In attesa di novità sulla partita Mps in cui si è candidato a giocare un ruolo di primo piano, il Mediocredito Centrale (Mcc) rimane concentrato sul progetto di Banca del Mezzogiorno lanciato lo scorso anno con il salvataggio di Banca Popolare di Bari. Se larga parte dello sforzo per mettere in sicurezza il gruppo è ormai concluso, nei prossimi mesi potrebbe essere necessario un ulteriore rabbocco.

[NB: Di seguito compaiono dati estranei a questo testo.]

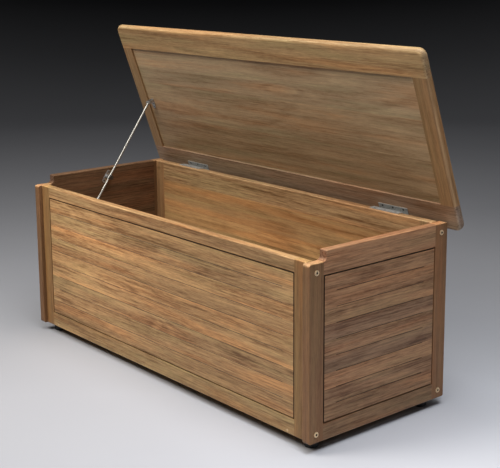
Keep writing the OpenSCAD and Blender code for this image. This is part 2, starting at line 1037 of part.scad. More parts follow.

La relazione semestrale appena pubblicata si sofferma per esempio sulla necessità di rafforzare il capitale della controllata Cassa di risparmio di Orvieto. Messa in vendita negli anni scorsi e finita nel mirino di una cordata composta da Sri Capital e dal fondo francese Argenthal, la Cassa è poi stata ritirata dal mercato per essere mantenuta nel perimetro del gruppo.

Il piano di conservazione del capitale approvato nei mesi scorsi, e poi trasmesso all'organo di Vigilanza, individua un ammontare minimo di fabbisogno patrimoniale di circa 27 milioni. Serve insomma un rafforzamento che, alla luce dell'attuale quadro normativo, potrà essere effettuato o nel corso di quest'anno o nel 2022. Quanto alla modalità, l'operazione potrebbe avvenire in due modi: o attraverso un apporto di solo equity o in modalità congiunta consistente in un aumento di capitale a pagamento, contestualmente all'emissione di uno strumento obbligazionario subordinato.

Gli approfondimenti in tal senso sono già iniziati in contatto con l'organo di Vigilanza. Nei giorni scorsi, nel frattempo, Mediocredito Centrale ha annunciato i risultati del semestre che ha visto una perdita netta di pertinenza del gruppo di 48 milioni, derivante prevalentemente dal rosso di periodo della Popolare di Bari, pari a 101 milioni, in parte compensato dall'utile di Mcc, pari a 40,5 milioni (rispetto a 15,7 milioni del primo semestre 2020).

Il margine di interesse è stato di 110 milioni, il margine di intermediazione di 241 milioni, le commissioni nette di 118 milioni, le rettifiche di valore nette per rischio di credito di 63 milioni, le spese amministrative di 211 milioni (di cui 149 milioni relativi al costo del lavoro, inclusivo dell'accantonamento una tantum stanziato da Popolare di Bari, per circa 53 milioni, a fronte dell'adesione al piano di incentivazione all'esodo).